= GIVEN MATERIAL =
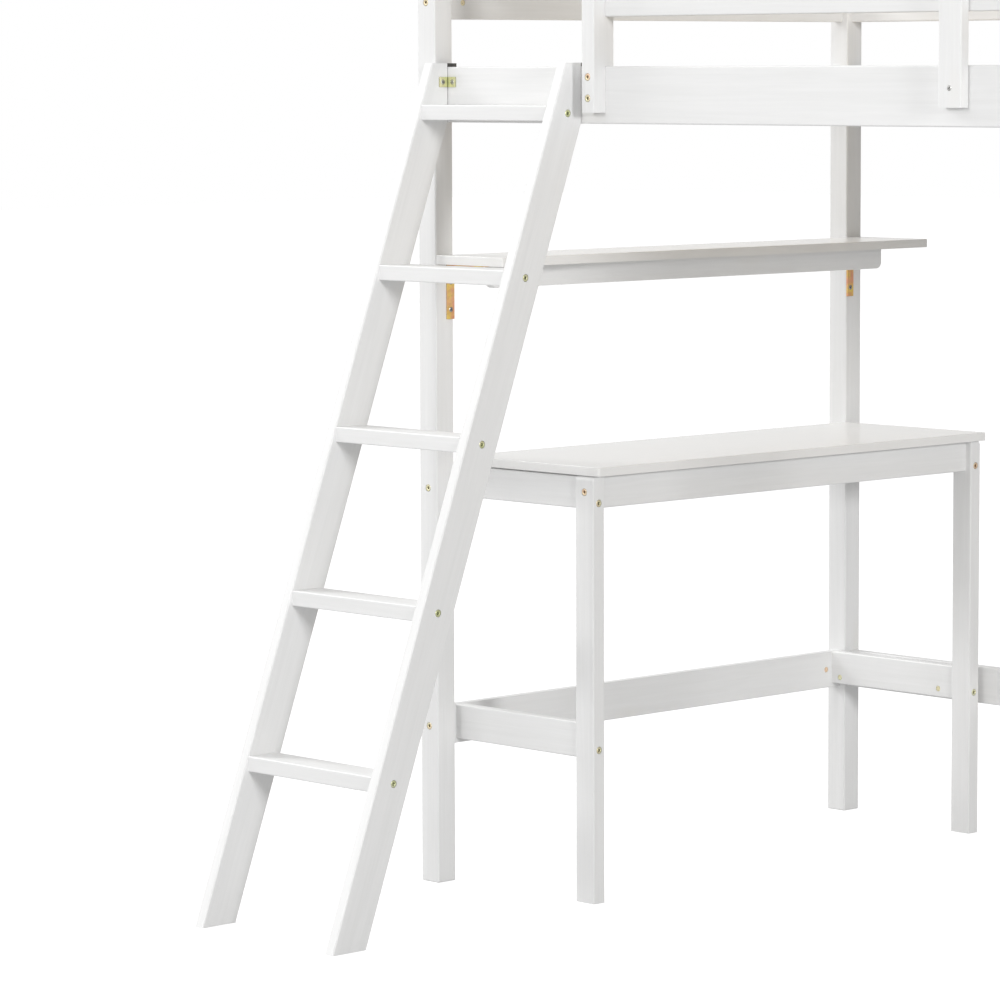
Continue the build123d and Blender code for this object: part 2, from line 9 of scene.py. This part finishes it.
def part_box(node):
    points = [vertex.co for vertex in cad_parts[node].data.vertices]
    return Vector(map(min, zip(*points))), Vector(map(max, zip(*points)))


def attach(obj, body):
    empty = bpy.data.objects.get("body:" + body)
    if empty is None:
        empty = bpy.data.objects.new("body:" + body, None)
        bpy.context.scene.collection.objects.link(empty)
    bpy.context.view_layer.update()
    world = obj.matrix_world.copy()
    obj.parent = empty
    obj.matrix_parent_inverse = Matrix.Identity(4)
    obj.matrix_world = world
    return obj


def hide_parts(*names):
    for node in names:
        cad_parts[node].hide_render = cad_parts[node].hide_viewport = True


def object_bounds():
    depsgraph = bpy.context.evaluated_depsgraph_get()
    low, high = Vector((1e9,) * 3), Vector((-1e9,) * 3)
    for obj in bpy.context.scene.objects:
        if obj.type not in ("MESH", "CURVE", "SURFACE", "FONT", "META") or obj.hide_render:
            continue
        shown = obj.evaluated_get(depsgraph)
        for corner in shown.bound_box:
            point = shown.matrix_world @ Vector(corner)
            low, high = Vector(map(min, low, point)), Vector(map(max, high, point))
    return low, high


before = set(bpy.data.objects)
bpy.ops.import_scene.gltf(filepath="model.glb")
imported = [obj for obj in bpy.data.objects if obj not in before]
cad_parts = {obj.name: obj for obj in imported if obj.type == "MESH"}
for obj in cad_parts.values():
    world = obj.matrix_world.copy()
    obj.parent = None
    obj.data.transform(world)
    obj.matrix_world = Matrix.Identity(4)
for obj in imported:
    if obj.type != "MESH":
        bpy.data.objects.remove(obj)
cad_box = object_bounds()

# The camera, placed from the bed's front left corner, with no lens shift
camera_from_corner = Vector((5.429, -5.017, 1.377))
camera_heading = 46.21
camera_pitch = -5.62
camera_roll = -0.20
camera_lens = 158.3
camera_sensor = 36
camera_reach = 200

# Soft round lights: name, direction they stand in, distance and width in metres, and power in watts
lights = (
    ("front", (-0.10, -0.93, 0.26), 8.0, 1.8, 120),
    ("right", (0.93, -0.22, 0.20), 12.0, 2.0, 570),
    ("left", (-0.84, -0.16, 0.55), 9.0, 3.0, 330),
)

# The sky's light level: away from its bright side, towards it, and what is left of it overhead
sky_direction = (-0.86, -0.50, 0.0)
sky_behind = 0.22
sky_ahead = 1.20
sky_overhead = 0.85

# The floor: its grey, and its own glow as light and as the camera sees it
floor_tone = 0.30
floor_glow = 0.25
floor_glow_seen = 0.90
floor_size = 60

# Turned fasteners. Points round each: a multiple of 6 and 8, to keep hexagons and crosses true
turned_steps = 24
turned_crease = 35

# Connector bolts, in millimetres
bolt_radius = 3.0
bolt_head_radius = 6.0
bolt_head_depth = 4.0
bolt_head_bevel = 0.3
bolt_thread_length = 14
bolt_thread_pitch = 1.25
bolt_thread_root = 2.46
bolt_tip_length = 1.0
bolt_tip_radius = 1.8

# Wood screws, in millimetres
screw_radius = 1.8
screw_head_depth = 2.4
screw_neck = 0.4
screw_plain_shank = 2.0
screw_thread_pitch = 1.8
screw_thread_root = 1.188
screw_tip_length = 3.0
screw_tip_radius = 0.27

# Round outlines of the heads, from the recess outwards: radius, and depth below the top
bolt_head_rim = ((4.8, 0.0), (5.52, 0.2), (5.91, 0.6), (6.0, 1.2))
screw_head_rim = ((3.0, 0.0), (3.6, 0.12), (4.0, 0.4), (4.0, 0.7))

# A bolt's hexagon socket from its floor upwards: corner radius and depth, then its round mouth
socket_walls = ((1.16, 3.2), (2.9, 2.88), (2.9, 0.5))
socket_mouth = (3.248, 0.12)

# A screw's cross recess from its floor upwards: reach and half width of its arms, and depth
recess_walls = ((0.7, 0.187, 1.6), (2.1, 0.56, 1.36), (2.6, 0.69, 0.1))

WHITE = (1, 1, 1)
EVEN = (1, 1, 1)
AXES = {"x": Vector((1, 0, 0)), "y": Vector((0, 1, 0)), "z": Vector((0, 0, 1))}


# ---------------------------------------------------------------------------
# Node helpers
# ---------------------------------------------------------------------------


class Graph:
    """A material's nodes, with short ways to add and join them."""

    def __init__(self, name):
        self.material = bpy.data.materials.new(name)
        self.material.use_nodes = True
        self.tree = self.material.node_tree
        self.shader = self.tree.nodes["Principled BSDF"]

    def add(self, kind, settings=None, **values):
        node = self.tree.nodes.new(kind)
        for key, value in (settings or {}).items():
            setattr(node, key, value)
        for key, value in values.items():
            node.inputs[key.replace("_", " ")].default_value = value
        return node

    def join(self, source, target):
        self.tree.links.new(source, target)

    def shade(self, **values):
        """Constants set directly on the surface shader."""
        for key, value in values.items():
            self.shader.inputs[key.replace("_", " ")].default_value = value

    def coordinates(self, scale, turn_x=0.0, offset=(0, 0, 0)):
        """Object coordinates, turned about X, then scaled."""
        source = self.add("ShaderNodeTexCoord").outputs["Object"]
        turned = self.add("ShaderNodeMapping")
        turned.inputs["Rotation"].default_value = (turn_x, 0, 0)
        turned.inputs["Location"].default_value = offset
        scaled = self.add("ShaderNodeMapping")
        scaled.inputs["Scale"].default_value = scale
        self.join(source, turned.inputs["Vector"])
        self.join(turned.outputs["Vector"], scaled.inputs["Vector"])
        return scaled.outputs["Vector"]

    def noise(self, vector, scale=1.0, detail=4.0, roughness=0.55, distortion=0.0):
        node = self.add(
            "ShaderNodeTexNoise",
            Scale=scale,
            Detail=detail,
            Roughness=roughness,
            Distortion=distortion,
        )
        self.join(vector, node.inputs["Vector"])
        return node.outputs["Fac"]

    def knots(self, vector, core, edge):
        """Scattered knots: 1 within a knot's core, fading to 0 at its edge."""
        node = self.add("ShaderNodeTexVoronoi", Scale=1.0, Randomness=1.0)
        self.join(vector, node.inputs["Vector"])
        return self.spread(node.outputs["Distance"], 1, 0, core, edge)

    def ramp(self, factor, stops):
        """A colour ramp through (position, colour) stops."""
        node = self.add("ShaderNodeValToRGB")
        elements = node.color_ramp.elements
        while len(elements) < len(stops):
            elements.new(0.5)
        for element, (position, color) in zip(elements, stops):
            element.position = position
            element.color = (*color, 1)
        self.join(factor, node.inputs["Fac"])
        return node.outputs["Color"]

    def spread(self, factor, low, high, from_low=0.3, from_high=0.7):
        """Map a factor onto a range of values."""
        node = self.add("ShaderNodeMapRange")
        node.inputs["From Min"].default_value = from_low
        node.inputs["From Max"].default_value = from_high
        node.inputs["To Min"].default_value = low
        node.inputs["To Max"].default_value = high
        self.join(factor, node.inputs["Value"])
        return node.outputs["Result"]

    def blend(self, factor, first, second, mode="MIX"):
        """Mix two colours, where factor is a number or an output."""
        node = self.add("ShaderNodeMix", {"data_type": "RGBA", "blend_type": mode})
        for socket, value in ((0, factor), (6, first), (7, second)):
            if isinstance(value, bpy.types.NodeSocket):
                self.join(value, node.inputs[socket])
            else:
                node.inputs[socket].default_value = value
        return node.outputs[2]

    def calc(self, operation, first, second=0.0):
        node = self.add("ShaderNodeMath", {"operation": operation})
        for socket, value in enumerate((first, second)):
            if isinstance(value, bpy.types.NodeSocket):
                self.join(value, node.inputs[socket])
            else:
                node.inputs[socket].default_value = value
        return node.outputs[0]

    def bump(self, height, distance, strength=1.0, below=None):
        node = self.add("ShaderNodeBump", Strength=strength, Distance=distance)
        self.join(height, node.inputs["Height"])
        if below is not None:
            self.join(below, node.inputs["Normal"])
        return node.outputs["Normal"]

    def finish(self, color, roughness, normal):
        self.join(color, self.shader.inputs["Base Color"])
        self.join(roughness, self.shader.inputs["Roughness"])
        self.join(normal, self.shader.inputs["Normal"])
        return self.material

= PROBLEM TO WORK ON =
Please print exactly what appears from the first line of the data through the line with "obj.data.transform(world)", including both of those lines and nothing past them.

= THE SOLUTION =
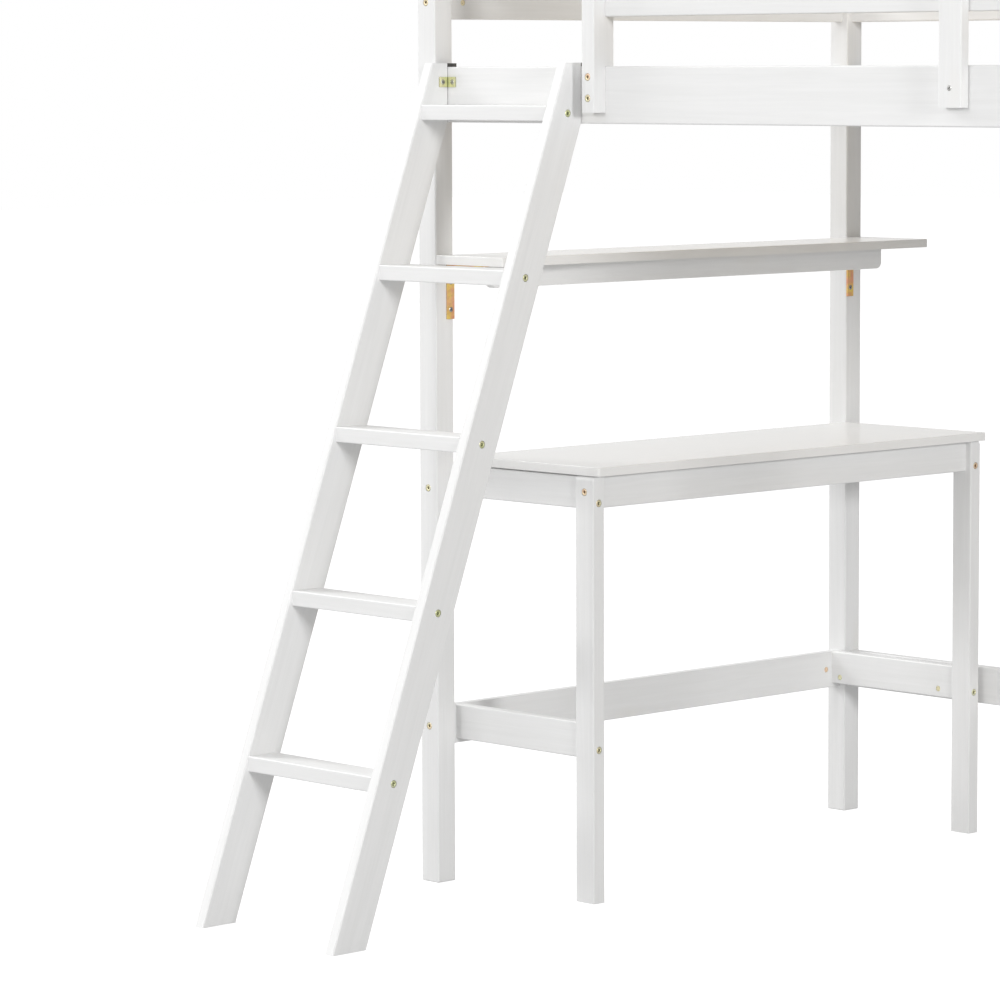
Continue the build123d and Blender code for this object: part 2, from line 9 of scene.py. This part finishes it.
def part_box(node):
    points = [vertex.co for vertex in cad_parts[node].data.vertices]
    return Vector(map(min, zip(*points))), Vector(map(max, zip(*points)))


def attach(obj, body):
    empty = bpy.data.objects.get("body:" + body)
    if empty is None:
        empty = bpy.data.objects.new("body:" + body, None)
        bpy.context.scene.collection.objects.link(empty)
    bpy.context.view_layer.update()
    world = obj.matrix_world.copy()
    obj.parent = empty
    obj.matrix_parent_inverse = Matrix.Identity(4)
    obj.matrix_world = world
    return obj


def hide_parts(*names):
    for node in names:
        cad_parts[node].hide_render = cad_parts[node].hide_viewport = True


def object_bounds():
    depsgraph = bpy.context.evaluated_depsgraph_get()
    low, high = Vector((1e9,) * 3), Vector((-1e9,) * 3)
    for obj in bpy.context.scene.objects:
        if obj.type not in ("MESH", "CURVE", "SURFACE", "FONT", "META") or obj.hide_render:
            continue
        shown = obj.evaluated_get(depsgraph)
        for corner in shown.bound_box:
            point = shown.matrix_world @ Vector(corner)
            low, high = Vector(map(min, low, point)), Vector(map(max, high, point))
    return low, high


before = set(bpy.data.objects)
bpy.ops.import_scene.gltf(filepath="model.glb")
imported = [obj for obj in bpy.data.objects if obj not in before]
cad_parts = {obj.name: obj for obj in imported if obj.type == "MESH"}
for obj in cad_parts.values():
    world = obj.matrix_world.copy()
    obj.parent = None
    obj.data.transform(world)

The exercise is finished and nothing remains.